L’asfaltatura della via Biancanigo ha risolto un problema molto sentito dai castellani, ma sopra tutto dai cittadini della vallata che la percorrono per eludere i semafori della via Emilia. E’ avvenuta un poco a sorpresa. Pareva non ci fossero soldi, poi il patto di stabilità. Invece, l’amministrazione comunale è riuscita nell’intento. Cosa ci dice questa tormentata storia? Diverse cose.
Intanto, che i lavori pubblici realizzati da privati, senza i vincoli delle procedure pubbliche, costano molto meno e si fanno più in fretta. Per questo intervento non c’è stato un’appalto pubblico dei lavori. Se non erro, il meccanismo è stato questo: il comune ha ceduto al privato suoi diritti, il privato, invece di pagare cash, ha pagato in natura. Ossia, svolgendo lavori che saranno tecnicamente avvenuti sotto il controllo dell’ufficio Lavori pubblici del comune stesso. Se ho ben capito, il valore convenzionale dei lavori è stato fissato attorno a 120.000 euro. Se ci fosse stato un appalto pubblico, ritengo che la comunità avrebbe speso almeno il doppio. Da rilevare poi come quel lavoro sia stato realizzato in una settimana. Un tempo davvero limitato solo se si pensa all’anno o forse più, se non ricordo male, di via Giovanni 23°. D’accordo, i lavori non sono equiparabili, ma la differenza è davvero ragguardevole.
In secondo luogo si è fatto giustizia di una curiosa favola metropolitana. Per decenni, e fino a pochi mesi fa, si è sostenuto che in via Biancanigo non si potessero elevare dossi alfine di contenere la velocità eccessiva dei mezzi in transito. Per la ragione, davvero strana, che “passavano i mezzi di soccorso”. Improvvisamente sono comparsi tre passaggi pedonali rialzati. Quindi la favola ha cessato di esistere. Quella adottata è stata una soluzione certamente appropriata allo scopo. Una soluzione altrettanto decisiva, però meno impattante sui mezzi, avrebbe potuto essere il ricorso a disassamenti della sede stradale. Un altro tabù caduto è stato l’idea che non si possa asfaltare, se non fa caldo.

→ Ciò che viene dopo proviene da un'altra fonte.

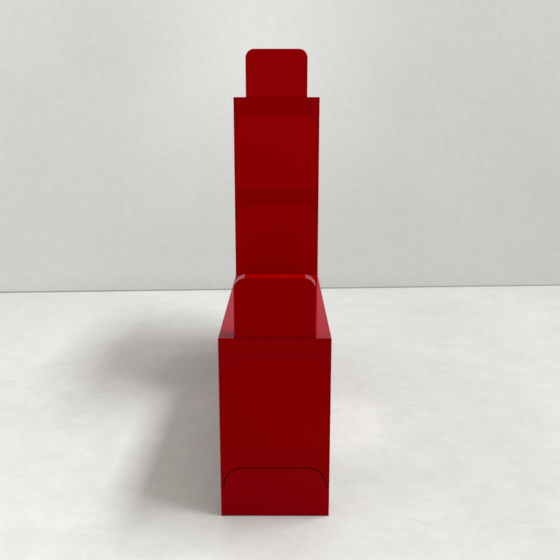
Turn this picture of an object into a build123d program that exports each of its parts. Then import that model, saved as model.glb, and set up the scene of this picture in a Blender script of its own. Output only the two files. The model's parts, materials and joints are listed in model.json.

Dispiace che non si sia trovato il modo di dare continuità alla pista ciclabile, lato Bangela. Poteva essere collegata con quella lungo la via Emilia e/o con il vialetto di viale Roma. Un modo, parziale, ma abbastanza efficace, avrebbe potuto essere anche solo quello di restringere la sede stradale per gli automezzi, delimitando la carreggiata con la riga continua. Una soluzione tipo Naviglio, dove centinaia di ciclisti ogni giorno, sono protetti da quella soluzione. Si è invece scelto di concedere tutto lo spazio alle auto. Addirittura con il paradosso che chi parcheggia a fianco dell’ex ospedale, l’eventuale trasportato (v. foto), non può uscire dall’auto, se non scavalcando il posto di guida. Quando, se non erro, fra l’auto e il confine delle abitazioni deve esserci almeno un metro, come peraltro attuato nella parte a monte di via Biancanigo. Insomma, per un tratto di strada si è pensato agli utenti deboli (pista ciclabile, rotonda, tanti attraversamenti di cui tre rialzati, spazio fra le auto in sosta e le abitazioni), mentre nell’altro tratto il concetto è stato esattamente l’opposto. Almeno così può sembrare.
Naturalmente, in questo settore di attività non c’è eventuale errore che non possa essere corretto. Penso quindi che dopo l’opportuna sperimentazione le imperfezioni potranno essere ragionevolmente riviste.